As a teenager, Randolph got turned on to Stevie Ray Vaughn and Jimi Hendrix. “I wanted to incorporate their styles and take the pedal steel to places it had never been,” Randolph said.
Randolph was discovered while playing at a sacred steel convention in Florida in 2001 and burst onto the scene as a member of The Word with keyboard player John Medeski of Medeski, and Luther and Cody Dickerson of the North Mississippi Allstars.
Randolph followed with his first record by Robert Randolph & The Family Band, “Live at the Wetlands” (2002). Soon after, Randolph opened for the North Mississippi Allstars on tour and then rejoined the musicians after their set —with Medeski — as The Word.
To say that Randolph set the jam world on fire with incendiary live performances would be an understatement. He and the band could turn wet bread into musical toast. Their music is dance music with a decidedly upbeat vibe.
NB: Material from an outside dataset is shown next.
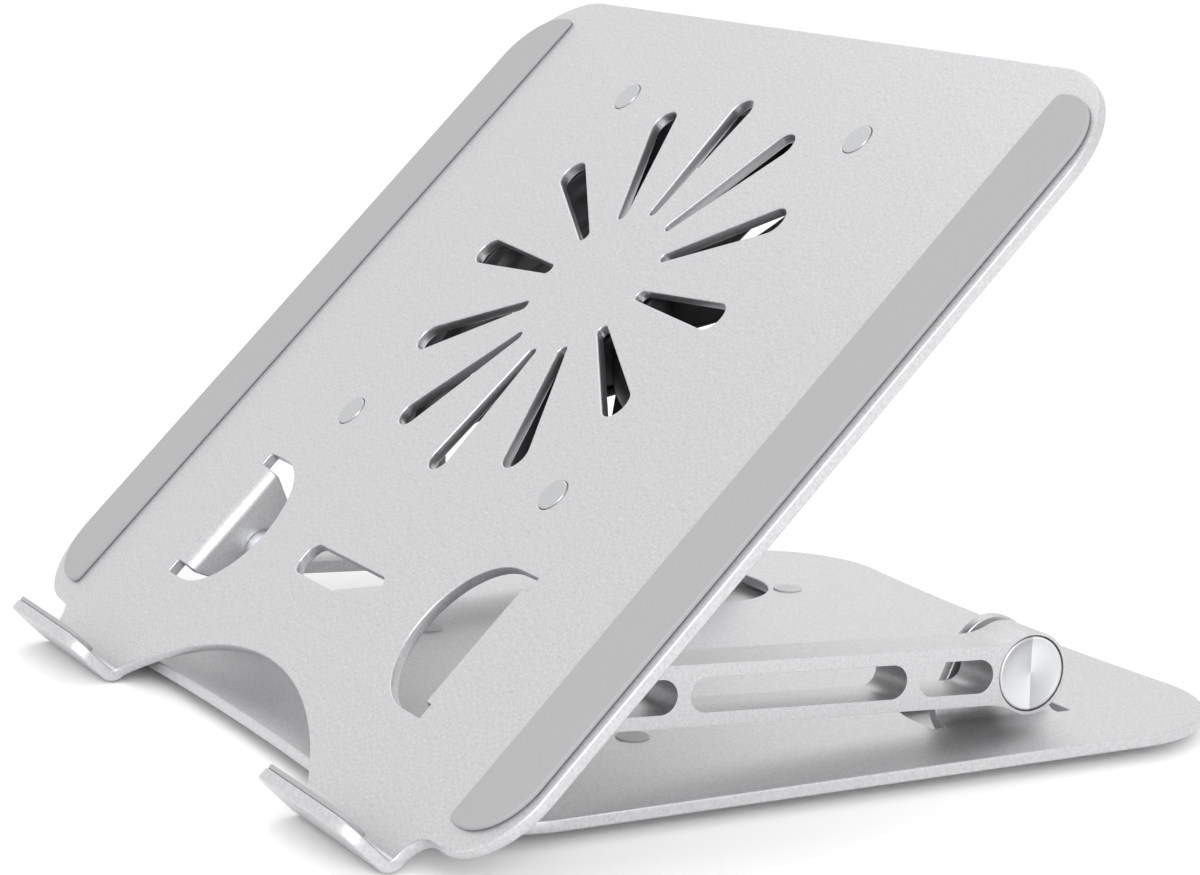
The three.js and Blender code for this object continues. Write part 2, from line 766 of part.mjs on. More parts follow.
// A blade starts as a flat bar along X and is pitched and cambered by its distance from the hub.
function makeBlade() {
  const root = fanHubRadius - fanHubWall / 2;
  const tip = fanBoreRadius - fanTipClearance;
  const depth = hubTop - hubBottom;
  const blade = new THREE.BoxGeometry(tip - root, 1, fanBladeThickness, 4, 4, 1);
  const position = blade.attributes.position;
  for (let i = 0; i < position.count; i++) {
    const along = position.getX(i) / (tip - root) + 0.5;
    const across = position.getY(i);
    const degrees = THREE.MathUtils.lerp(fanBladeRootPitch, fanBladeTipPitch, along);
    const pitch = THREE.MathUtils.degToRad(degrees);
    const chord = (depth - fanBladeThickness) / Math.sin(pitch) * fanBladeFill;
    const camber = fanBladeCamber * chord * (1 - 4 * across * across);
    const y = across * chord;
    const z = position.getZ(i) + camber - fanBladeDrop * chord;
    const radius = root + along * (tip - root);
    const turn = (y * Math.cos(pitch) - z * Math.sin(pitch)) / radius + fanBladeSweep * along;
    const height = y * Math.sin(pitch) + z * Math.cos(pitch);
    position.setXYZ(i, radius * Math.cos(turn), radius * Math.sin(turn), height);
  }
  return blade.translate(0, 0, (hubTop + hubBottom) / 2);
}

function makeImpeller() {
  const blade = makeBlade();
  const parts = [disc(fanHubRadius, hubBottom, hubTop, 3)];
  for (let i = 0; i < fanBladeCount; i++) {
    parts.push(blade.clone().rotateZ(fanBladeStart + i * 2 * Math.PI / fanBladeCount));
  }
  const hollow = disc(fanHubRadius - fanHubWall, hubBottom - cutBeyond, hubInside, 3);
  return cut(join(...parts), hollow);
}

// Coils on poles around the bearing.
function makeStator() {
  const inner = holderRadius + gap;
  const outer = magnetInner - 2 * gap;
  const bottom = boardTop + gap;
  const from = inner + statorCoreWall / 2;
  const to = outer - statorPoleInset;
  const height = motorTop - bottom - 2 * statorPoleStep;
  const parts = [ring(inner + statorCoreWall, inner, bottom, motorTop, 2)];
  for (let i = 0; i < statorPoleCount; i++) {
    const pole = new THREE.BoxGeometry(to - from, statorPoleWidth, height);
    pole.translate((from + to) / 2, 0, (motorTop + bottom) / 2);
    parts.push(pole.rotateZ((i + 0.5) * 2 * Math.PI / statorPoleCount));
  }
  return join(...parts);
}

function makeNut() {
  const shape = hexagon(nutAcrossFlats / Math.sqrt(3));
  shape.holes.push(addCircle(new THREE.Path(), 0, 0, studRadius + gap));
  return slab(shape, fanBottom - gap - nutHeight, fanBottom - gap);
}

// A stud's head fills its hole in the tray, and its shank goes down through the fan and its nut.
function makeStud() {
  const end = fanBottom - gap - nutHeight - studBeyondNut;
  const seat = fanTop + gap;
  const profile = [
    [0, end],
    [studRadius, end],
    [studRadius, seat],
    [studHeadRadius, seat],
    [studHeadRadius, studProud - studChamfer],
    [studHeadRadius - studChamfer, studProud],
    [0, studProud],
  ];
  return turned(profile);
}

// The inlet's mouth opens up the slope, away from the fan.
function makeInlet() {
  const half = inletWidth / 2;
  const front = fanSize / 2 + gap;
  const back = front + inletDepth;
  const bottom = fanTop - inletHeight;
  const middle = (fanTop + bottom) / 2;
  const outline = roundedRectangle(-half, front, half, back, inletCornerRadius);
  const mouth = roundedRectangle(-inletMouthWidth / 2, middle - inletMouthHeight / 2,
    inletMouthWidth / 2, middle + inletMouthHeight / 2, inletMouthRadius);
  const hollow = run(mouth, back - inletMouthDepth, back + cutBeyond, 3);
  return cut(slab(outline, bottom, fanTop, 2), hollow).translate(inletSide, 0, 0);
}

// ---- The stand ---------------------------------------------------------------------------------

const stand = new THREE.Group();
stand.name = 'laptop_stand';
const tray = new THREE.Group();
tray.position.set(0, fanY, fanZ);
tray.rotation.x = trayTilt;
stand.add(tray);

function place(group, name, geometry, look) {
  const mesh = new THREE.Mesh(bare(geometry), look);
  mesh.name = name;
  group.add(mesh);
  return mesh;
}

place(stand, 'base_plate', makeBasePlate(), blastedAluminium);
for (const [corner, x, y] of footPlaces()) {
  place(stand, `foot_${corner}`, makeFoot(x, y), greySilicone);
}
for (const [corner, x, y] of restPadPlaces()) {
  const bottom = baseTop + gap;
  const pad = disc(restPadRadius, bottom, bottom + restPadThickness).translate(x, y, 0);
  place(stand, `rest_pad_${corner}`, pad, greySilicone);
}

const arm = makeArm();
const cap = makeCap();
const bolt = makeBolt();
const washer = makeWasher();
for (const [name, side] of [['left', -1], ['right', 1]]) {
  const lever = new THREE.Group();
  lever.position.set(0, rearHingeY, rearHingeZ);
  lever.rotation.x = -armSlope;
  stand.add(lever);
  place(lever, `arm_${name}`, onSide(arm, side), blastedAluminium);
  for (const [end, y] of [['rear', 0], ['front', -pivotSpacing]]) {
    place(lever, `hinge_bolt_${end}_${name}`, onSide(bolt, side), zincSteel).position.y = y;
    place(lever, `hinge_washer_${end}_${name}`, onSide(washer, side), nylon).position.y = y;
    place(lever, `hinge_cap_${end}_${name}`, onSide(cap, side), turnedAluminium).position.y = y;
  }
}

place(tray, 'tray_plate', makeTrayPlate(), blastedAluminium);
const sidePad = makeSidePad();
const hookPad = makeHookPad();
for (const [name, side] of [['left', -1], ['right', 1]]) {
  place(tray, `side_pad_${name}`, onSide(sidePad, side), greySilicone);
  place(tray, `hook_pad_${name}`, onSide(hookPad, side), greySilicone);
}

place(tray, 'fan_frame', makeFanFrame(), blackPlastic);
place(tray, 'fan_impeller', makeImpeller(), blackPlastic);
place(tray, 'fan_shaft', disc(shaftRadius, boardBottom, hubInside - gap, 1), zincSteel);
place(tray, 'fan_magnet_ring',
  ring(magnetOuter, magnetInner, hubBottom + 2 * gap, hubInside - gap), ferrite);
place(tray, 'fan_bearing_sleeve',
  ring(sleeveRadius, shaftRadius + gap, boardBottom, motorTop, 1), bronze);
place(tray, 'fan_circuit_board',
  ring(magnetInner - gap, holderRadius + gap, boardBottom, boardTop), boardGreen);
place(tray, 'fan_stator', makeStator(), copperWinding);
fanScrewPlaces().forEach(([x, y], i) => {
  place(tray, `fan_stud_${i + 1}`, makeStud(), turnedAluminium).position.set(x, y, 0);
  place(tray, `fan_nut_${i + 1}`, makeNut(), zincSteel).position.set(x, y, 0);
});
place(tray, 'power_inlet', makeInlet(), blackPlastic);

export default stand;
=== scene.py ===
import json
import math

import bmesh
import bpy
from bpy.props import FloatProperty, FloatVectorProperty, IntProperty, PointerProperty
from mathutils import Matrix, Vector


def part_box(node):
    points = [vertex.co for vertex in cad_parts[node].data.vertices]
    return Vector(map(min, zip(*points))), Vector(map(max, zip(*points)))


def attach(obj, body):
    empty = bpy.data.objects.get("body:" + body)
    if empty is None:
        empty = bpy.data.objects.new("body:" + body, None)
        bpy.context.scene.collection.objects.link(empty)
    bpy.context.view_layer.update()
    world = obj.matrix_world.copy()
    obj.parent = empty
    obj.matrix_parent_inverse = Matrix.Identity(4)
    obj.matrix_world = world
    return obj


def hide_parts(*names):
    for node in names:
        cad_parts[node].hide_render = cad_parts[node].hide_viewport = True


bl_info = {
    "name": "Laptop stand",
    "version": (1, 0, 0),
    "blender": (4, 5, 0),
    "location": "3D View > Sidebar > Stand",
    "description": "Models a folding laptop stand with a cooling fan around its frame",
    "category": "Object",
}

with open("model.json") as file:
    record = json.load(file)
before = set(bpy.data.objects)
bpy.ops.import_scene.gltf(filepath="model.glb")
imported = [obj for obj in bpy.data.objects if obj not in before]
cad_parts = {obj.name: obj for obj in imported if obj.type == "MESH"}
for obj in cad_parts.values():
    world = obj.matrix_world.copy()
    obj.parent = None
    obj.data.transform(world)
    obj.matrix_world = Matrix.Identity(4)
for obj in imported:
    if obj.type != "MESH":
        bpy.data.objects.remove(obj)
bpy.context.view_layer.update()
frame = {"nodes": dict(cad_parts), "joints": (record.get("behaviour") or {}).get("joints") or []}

MM = 0.001
QUARTER = math.pi / 2
SAME = 0.01 * MM  # lengths closer than this are one length
TOOL_PITCH = 0.5 * MM  # between two rings of a turned face
JOINTS = {joint["name"]: joint for joint in frame["joints"]}

# Places that the frame gives: the two hinge lines, the fan's centre and the ears' planes.
REAR_HINGE = Vector(JOINTS["arm_raise"]["pos_m"])
FRONT_HINGE = Vector(JOINTS["tray_fold"]["pos_m"])
FAN_CENTRE = Vector(JOINTS["fan_spin"]["pos_m"])
FAN_AXIS = Vector(JOINTS["fan_spin"]["axis"])
PIVOT_SPACING = (FRONT_HINGE - REAR_HINGE).length
TILT = math.atan2(-FAN_AXIS.y, FAN_AXIS.z)
ARM_SLOPE = math.asin((FRONT_HINGE.z - REAR_HINGE.z) / PIVOT_SPACING)
TRAY_SPACE = Matrix.Translation(FAN_CENTRE) @ Matrix.Rotation(TILT, 4, "X")
ARM_SPACE = Matrix.Translation(REAR_HINGE) @ Matrix.Rotation(-ARM_SLOPE, 4, "X")
HINGE_IN_TRAY = TRAY_SPACE.inverted() @ FRONT_HINGE
BASE_LOW, BASE_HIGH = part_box("base_plate")
ARM_LOW, ARM_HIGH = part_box("arm_right")
WASHER_LOW, WASHER_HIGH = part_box("hinge_washer_rear_right")
CAP_LOW, CAP_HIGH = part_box("hinge_cap_rear_right")
BOLT_LOW, BOLT_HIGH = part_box("hinge_bolt_rear_right")
FIT_GAP = ARM_LOW.x - WASHER_HIGH.x
EAR_OUTER = WASHER_LOW.x - FIT_GAP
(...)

“It’s always important for me to be positive because I grew up in church,” Randolph has said. “Growing up in church and having this outlook on life, we’re taught how to be positive, stay positive. When you get down about something, you have to be faithful and prayerful. It helps you gain a certain mental thing. For me to be able to share that message and be positive with people and give the kind of things they didn’t have growing up in their lives is a great thing for me to share with them.”
Robert Randolph & The Family Band released their studio debut, “Unclassified,” in 2003. The record attracted the attention of Eric Clapton, who invited Randolph to open for him on tour. Robert Randolph & The Family Band have performed at several of Clapton’s Crossroads Guitar festivals and figure prominently in the DVD “Crossroads Guitar Festival,” recorded in 2004. Clapton appeared on the band’s 2006 album “Colorblind,” playing on a cover of the Doobie Brothers’ “Jesus Is Just Alright.” That same year, Randolph (and band) gave a legendary performance on Austin City Limits.
Rolling Stone named Randolph one of the Top 100 guitarists of all time. Despite that impressive nod, Randolph doesn’t let the kudos get to his head.
“You gotta remain humble in order to grow in every aspect of yourself as a musician and as a person,” Randolph has said. “Without being humble, you can’t grow, you can’t take any advice, you don’t want to listen to anybody. That’s just the way it rolls.
“I am nowhere near where I really want to be. I am learning new stuff everyday. That is the key, you want to get better, you want to make good music and work with other artists and always make sure the core of the fans are happy. Those are the ones that we all make music for out there. That’s what its all about.”
Happy New Year, folks. Hopefully you’re kicking off the year with Robert Randolph & The Family Band. I’m predicting this is a show people will be talking about for years.